** begin Information provided **

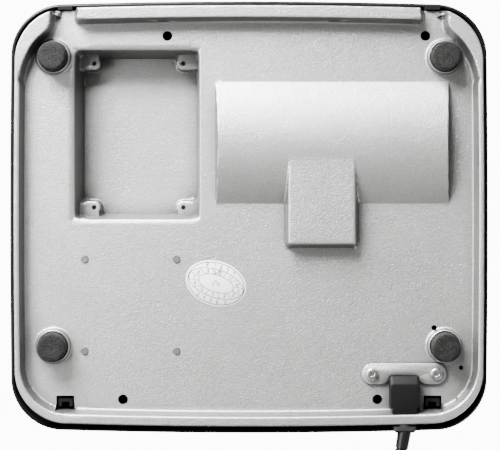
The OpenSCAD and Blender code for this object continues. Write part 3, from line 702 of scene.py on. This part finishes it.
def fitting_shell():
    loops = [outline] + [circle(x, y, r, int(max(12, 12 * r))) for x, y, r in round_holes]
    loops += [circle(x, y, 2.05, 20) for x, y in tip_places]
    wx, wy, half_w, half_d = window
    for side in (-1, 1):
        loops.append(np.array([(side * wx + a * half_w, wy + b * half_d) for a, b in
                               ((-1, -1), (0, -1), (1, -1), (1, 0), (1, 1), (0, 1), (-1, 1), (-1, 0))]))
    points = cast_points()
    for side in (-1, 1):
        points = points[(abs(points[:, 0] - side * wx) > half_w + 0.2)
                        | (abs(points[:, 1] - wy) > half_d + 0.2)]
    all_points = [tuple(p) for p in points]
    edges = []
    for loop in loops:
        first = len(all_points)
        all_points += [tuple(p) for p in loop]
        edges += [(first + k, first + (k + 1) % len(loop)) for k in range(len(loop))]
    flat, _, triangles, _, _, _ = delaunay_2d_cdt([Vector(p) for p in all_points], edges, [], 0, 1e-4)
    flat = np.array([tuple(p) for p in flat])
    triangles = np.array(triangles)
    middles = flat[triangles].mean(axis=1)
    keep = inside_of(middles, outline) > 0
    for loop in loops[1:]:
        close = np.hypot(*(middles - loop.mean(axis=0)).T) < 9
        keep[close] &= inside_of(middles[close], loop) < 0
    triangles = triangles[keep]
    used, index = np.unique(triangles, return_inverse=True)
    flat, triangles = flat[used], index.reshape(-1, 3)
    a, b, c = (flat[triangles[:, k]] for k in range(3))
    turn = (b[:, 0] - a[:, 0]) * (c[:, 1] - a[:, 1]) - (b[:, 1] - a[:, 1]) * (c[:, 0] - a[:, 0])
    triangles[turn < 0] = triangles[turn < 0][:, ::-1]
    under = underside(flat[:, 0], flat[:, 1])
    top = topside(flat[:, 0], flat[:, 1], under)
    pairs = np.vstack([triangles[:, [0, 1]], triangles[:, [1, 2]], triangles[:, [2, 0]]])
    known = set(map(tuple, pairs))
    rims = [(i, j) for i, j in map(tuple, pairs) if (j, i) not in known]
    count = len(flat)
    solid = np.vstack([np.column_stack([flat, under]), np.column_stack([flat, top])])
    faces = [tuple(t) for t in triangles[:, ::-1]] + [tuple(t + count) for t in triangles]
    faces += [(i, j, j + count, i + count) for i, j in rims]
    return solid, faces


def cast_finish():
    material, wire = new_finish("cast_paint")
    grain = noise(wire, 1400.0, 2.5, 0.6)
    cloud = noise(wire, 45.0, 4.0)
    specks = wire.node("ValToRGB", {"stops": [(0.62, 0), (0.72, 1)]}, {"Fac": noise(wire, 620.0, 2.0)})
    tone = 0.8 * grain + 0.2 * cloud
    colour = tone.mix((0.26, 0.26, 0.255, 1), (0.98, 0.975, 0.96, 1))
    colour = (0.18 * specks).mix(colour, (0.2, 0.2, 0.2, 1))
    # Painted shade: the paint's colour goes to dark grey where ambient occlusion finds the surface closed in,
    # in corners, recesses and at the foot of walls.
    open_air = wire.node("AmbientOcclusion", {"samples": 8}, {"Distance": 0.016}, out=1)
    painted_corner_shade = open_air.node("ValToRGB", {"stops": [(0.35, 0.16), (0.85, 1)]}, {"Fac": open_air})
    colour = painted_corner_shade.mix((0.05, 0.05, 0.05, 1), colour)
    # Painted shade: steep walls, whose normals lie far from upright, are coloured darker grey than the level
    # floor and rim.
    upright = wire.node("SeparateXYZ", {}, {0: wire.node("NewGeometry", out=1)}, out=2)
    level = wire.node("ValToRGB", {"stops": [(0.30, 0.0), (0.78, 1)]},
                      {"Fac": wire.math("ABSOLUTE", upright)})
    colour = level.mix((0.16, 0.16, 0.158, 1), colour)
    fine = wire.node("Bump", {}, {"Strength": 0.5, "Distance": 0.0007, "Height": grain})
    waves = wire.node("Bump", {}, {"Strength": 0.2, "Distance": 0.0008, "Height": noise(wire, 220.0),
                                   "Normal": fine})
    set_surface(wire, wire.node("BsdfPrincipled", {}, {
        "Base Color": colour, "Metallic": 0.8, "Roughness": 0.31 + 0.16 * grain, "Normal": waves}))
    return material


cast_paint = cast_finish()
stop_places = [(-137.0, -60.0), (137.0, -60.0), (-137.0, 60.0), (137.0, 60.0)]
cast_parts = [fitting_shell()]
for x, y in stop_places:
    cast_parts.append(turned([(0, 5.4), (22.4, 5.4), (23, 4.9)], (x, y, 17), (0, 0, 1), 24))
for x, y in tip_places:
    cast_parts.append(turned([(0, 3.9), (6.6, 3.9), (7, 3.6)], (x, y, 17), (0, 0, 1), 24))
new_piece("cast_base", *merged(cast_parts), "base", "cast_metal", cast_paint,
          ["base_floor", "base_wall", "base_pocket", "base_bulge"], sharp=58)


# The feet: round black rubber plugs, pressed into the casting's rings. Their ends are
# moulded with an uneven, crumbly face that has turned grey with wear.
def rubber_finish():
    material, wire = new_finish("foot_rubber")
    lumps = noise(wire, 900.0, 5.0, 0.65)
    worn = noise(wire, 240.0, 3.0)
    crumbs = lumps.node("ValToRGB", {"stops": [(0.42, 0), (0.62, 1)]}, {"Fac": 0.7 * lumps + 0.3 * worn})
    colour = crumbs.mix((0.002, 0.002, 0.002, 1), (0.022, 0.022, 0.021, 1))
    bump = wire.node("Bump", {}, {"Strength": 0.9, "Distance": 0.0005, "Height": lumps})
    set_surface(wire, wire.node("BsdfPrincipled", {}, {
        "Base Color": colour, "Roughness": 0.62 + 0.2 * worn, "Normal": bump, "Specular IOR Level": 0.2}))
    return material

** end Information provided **

## Work to complete:
All of the data shown above must be copied exactly.

## Solution to the exercise:
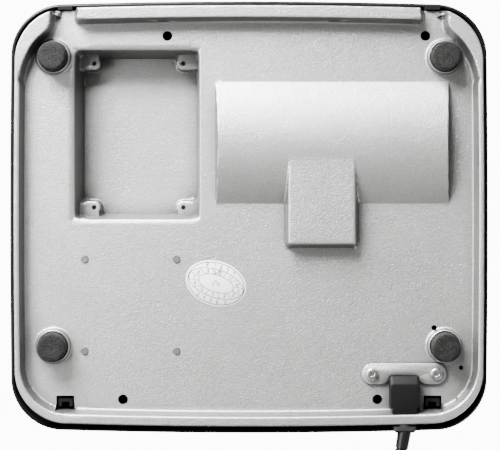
The OpenSCAD and Blender code for this object continues. Write part 3, from line 702 of scene.py on. This part finishes it.
def fitting_shell():
    loops = [outline] + [circle(x, y, r, int(max(12, 12 * r))) for x, y, r in round_holes]
    loops += [circle(x, y, 2.05, 20) for x, y in tip_places]
    wx, wy, half_w, half_d = window
    for side in (-1, 1):
        loops.append(np.array([(side * wx + a * half_w, wy + b * half_d) for a, b in
                               ((-1, -1), (0, -1), (1, -1), (1, 0), (1, 1), (0, 1), (-1, 1), (-1, 0))]))
    points = cast_points()
    for side in (-1, 1):
        points = points[(abs(points[:, 0] - side * wx) > half_w + 0.2)
                        | (abs(points[:, 1] - wy) > half_d + 0.2)]
    all_points = [tuple(p) for p in points]
    edges = []
    for loop in loops:
        first = len(all_points)
        all_points += [tuple(p) for p in loop]
        edges += [(first + k, first + (k + 1) % len(loop)) for k in range(len(loop))]
    flat, _, triangles, _, _, _ = delaunay_2d_cdt([Vector(p) for p in all_points], edges, [], 0, 1e-4)
    flat = np.array([tuple(p) for p in flat])
    triangles = np.array(triangles)
    middles = flat[triangles].mean(axis=1)
    keep = inside_of(middles, outline) > 0
    for loop in loops[1:]:
        close = np.hypot(*(middles - loop.mean(axis=0)).T) < 9
        keep[close] &= inside_of(middles[close], loop) < 0
    triangles = triangles[keep]
    used, index = np.unique(triangles, return_inverse=True)
    flat, triangles = flat[used], index.reshape(-1, 3)
    a, b, c = (flat[triangles[:, k]] for k in range(3))
    turn = (b[:, 0] - a[:, 0]) * (c[:, 1] - a[:, 1]) - (b[:, 1] - a[:, 1]) * (c[:, 0] - a[:, 0])
    triangles[turn < 0] = triangles[turn < 0][:, ::-1]
    under = underside(flat[:, 0], flat[:, 1])
    top = topside(flat[:, 0], flat[:, 1], under)
    pairs = np.vstack([triangles[:, [0, 1]], triangles[:, [1, 2]], triangles[:, [2, 0]]])
    known = set(map(tuple, pairs))
    rims = [(i, j) for i, j in map(tuple, pairs) if (j, i) not in known]
    count = len(flat)
    solid = np.vstack([np.column_stack([flat, under]), np.column_stack([flat, top])])
    faces = [tuple(t) for t in triangles[:, ::-1]] + [tuple(t + count) for t in triangles]
    faces += [(i, j, j + count, i + count) for i, j in rims]
    return solid, faces


def cast_finish():
    material, wire = new_finish("cast_paint")
    grain = noise(wire, 1400.0, 2.5, 0.6)
    cloud = noise(wire, 45.0, 4.0)
    specks = wire.node("ValToRGB", {"stops": [(0.62, 0), (0.72, 1)]}, {"Fac": noise(wire, 620.0, 2.0)})
    tone = 0.8 * grain + 0.2 * cloud
    colour = tone.mix((0.26, 0.26, 0.255, 1), (0.98, 0.975, 0.96, 1))
    colour = (0.18 * specks).mix(colour, (0.2, 0.2, 0.2, 1))
    # Painted shade: the paint's colour goes to dark grey where ambient occlusion finds the surface closed in,
    # in corners, recesses and at the foot of walls.
    open_air = wire.node("AmbientOcclusion", {"samples": 8}, {"Distance": 0.016}, out=1)
    painted_corner_shade = open_air.node("ValToRGB", {"stops": [(0.35, 0.16), (0.85, 1)]}, {"Fac": open_air})
    colour = painted_corner_shade.mix((0.05, 0.05, 0.05, 1), colour)
    # Painted shade: steep walls, whose normals lie far from upright, are coloured darker grey than the level
    # floor and rim.
    upright = wire.node("SeparateXYZ", {}, {0: wire.node("NewGeometry", out=1)}, out=2)
    level = wire.node("ValToRGB", {"stops": [(0.30, 0.0), (0.78, 1)]},
                      {"Fac": wire.math("ABSOLUTE", upright)})
    colour = level.mix((0.16, 0.16, 0.158, 1), colour)
    fine = wire.node("Bump", {}, {"Strength": 0.5, "Distance": 0.0007, "Height": grain})
    waves = wire.node("Bump", {}, {"Strength": 0.2, "Distance": 0.0008, "Height": noise(wire, 220.0),
                                   "Normal": fine})
    set_surface(wire, wire.node("BsdfPrincipled", {}, {
        "Base Color": colour, "Metallic": 0.8, "Roughness": 0.31 + 0.16 * grain, "Normal": waves}))
    return material


cast_paint = cast_finish()
stop_places = [(-137.0, -60.0), (137.0, -60.0), (-137.0, 60.0), (137.0, 60.0)]
cast_parts = [fitting_shell()]
for x, y in stop_places:
    cast_parts.append(turned([(0, 5.4), (22.4, 5.4), (23, 4.9)], (x, y, 17), (0, 0, 1), 24))
for x, y in tip_places:
    cast_parts.append(turned([(0, 3.9), (6.6, 3.9), (7, 3.6)], (x, y, 17), (0, 0, 1), 24))
new_piece("cast_base", *merged(cast_parts), "base", "cast_metal", cast_paint,
          ["base_floor", "base_wall", "base_pocket", "base_bulge"], sharp=58)


# The feet: round black rubber plugs, pressed into the casting's rings. Their ends are
# moulded with an uneven, crumbly face that has turned grey with wear.
def rubber_finish():
    material, wire = new_finish("foot_rubber")
    lumps = noise(wire, 900.0, 5.0, 0.65)
    worn = noise(wire, 240.0, 3.0)
    crumbs = lumps.node("ValToRGB", {"stops": [(0.42, 0), (0.62, 1)]}, {"Fac": 0.7 * lumps + 0.3 * worn})
    colour = crumbs.mix((0.002, 0.002, 0.002, 1), (0.022, 0.022, 0.021, 1))
    bump = wire.node("Bump", {}, {"Strength": 0.9, "Distance": 0.0005, "Height": lumps})
    set_surface(wire, wire.node("BsdfPrincipled", {}, {
        "Base Color": colour, "Roughness": 0.62 + 0.2 * worn, "Normal": bump, "Specular IOR Level": 0.2}))
    return material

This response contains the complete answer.